6. The “Commission on the Measurement of Economic Performance and Social Progress” (CMEPSP 2009) was convened by French president Nicholas Sarkozy and headed by Nobel laureates Joseph Stiglitz and Amartya Sen. Its final report identifies the reliable measurement and monetary valuation of changes in environmental quality or intangible fixed assets such as public goods as a major hurdle towards a more suitable metric of well-being. Fleurbaey (2009) provides a comprehensive overview of the debate on alternatives to GDP, specifically examining different approaches that focus on sustainability, happiness, social choice and fair allocation, and capability.

7. See, e.g. Böhringer and Jochem 2007; Bell and Morse 2008; Heal 2011 for an extensive discussion of the immeasurability critique of sustainability indicators. Furthermore, beyond simply producing rankings that reflect the negative externalities of economic activities, subnational (urban or regional) sustainability metrics might be inconsistent with larger national aggregates of flow- and stock-based macroeconomic measures of sustainability (Hanley 2000).

8. See Bieri (2010) for an overview. The key insight of this literature rests on the observation that location-specific differences in wages and (land) rents should compensate for the differences in nonmarket characteristics, such as natural or cultural amenities that increase the attractiveness of a given locality. Thus, although geographic disparities in the quality of life themselves are unobservable, they can be measured by prevailing wage differentials with the local cost of living netted out.

9. There are two broad indices of consumer prices: the consumer price index (CPI) and the PCE. See Clark (1999) and Garner et al. (2006) for a good overview of the theoretical relationship between the CPI and the PCE deflator.

10. Irving Fisher’s (1922) index number theory provides the intellectual framework for this family of indices. See Diewert (1976; 1978) for a comprehensive discussion of the theoretical properties of such indices. See glossary for more details on different price indices.

11. See, for example, Gyourko, Kahn, and Tracy (1999), Blomquist (2006) and Lambiri, Biagi, and Royuela (2007) for comprehensive surveys of the literature.

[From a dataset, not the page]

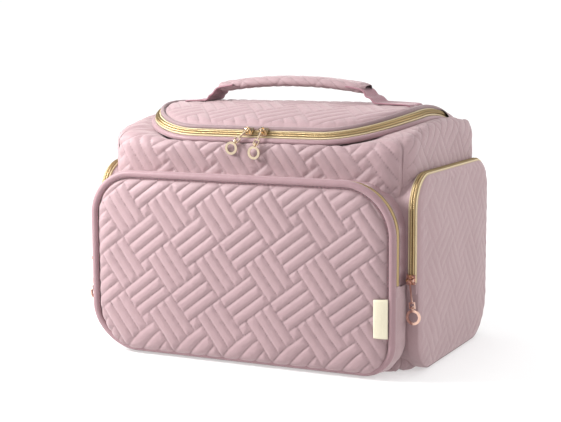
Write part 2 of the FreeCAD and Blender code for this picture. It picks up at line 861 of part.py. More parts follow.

12. A string of prominent papers—including Blomquist, Berger, and Hoehn (1988), Gyourko and Tracy (1991) and, most recently, Chen and Rosenthal (2008)—produce quality-of-life rankings that are negatively related to city size. Albouy (2008) is a notable exception in this regard. At a minimum, this research suggests that the bulk of amenities that contribute to quality of life is at best unproductive from the firm's perspective, possibly even pointing to the presence of productivity-reducing congestion effects. Put differently, households and firms do not appear to have the same preferences for city size (Gabriel and Rosenthal 2004).

13. Local productivity does not have to be the main driver of urbanization. Rappaport (2009) shows that the growing importance of quality-of-life differentials can eventually cause local amenities to become the sole determinant of relative local density.

14. The correlations with the rankings of the 1981 PlacesRated Almanac are -0.180 for the rankings in Roback (1982), -0.044 for those in Blomquist, Berger & Hoehn (1998), -0.051 for those in Gyourko & Tracy (1991) and—compared to the 2007 PlacesRated Almanac—the corresponding correlation for Chen & Rosenthal is -0.026.

15. Alternative specifications for the sustainability-QOL relationship take the form CO₂ = α + βQOL + γX + ε , where X is a set of controls that include, depending on the specification, metro-level population, the Gallup-Healthways well-being index and Census Division indicators. In the preferred specification, all regressors enter significantly with an adjusted R² = 0.9190.

16. Green, Malpezzi, and Mayo (2005) find strong evidence that differences in supply elasticities indeed stem mainly from differences in urban form and urban land-use regulation.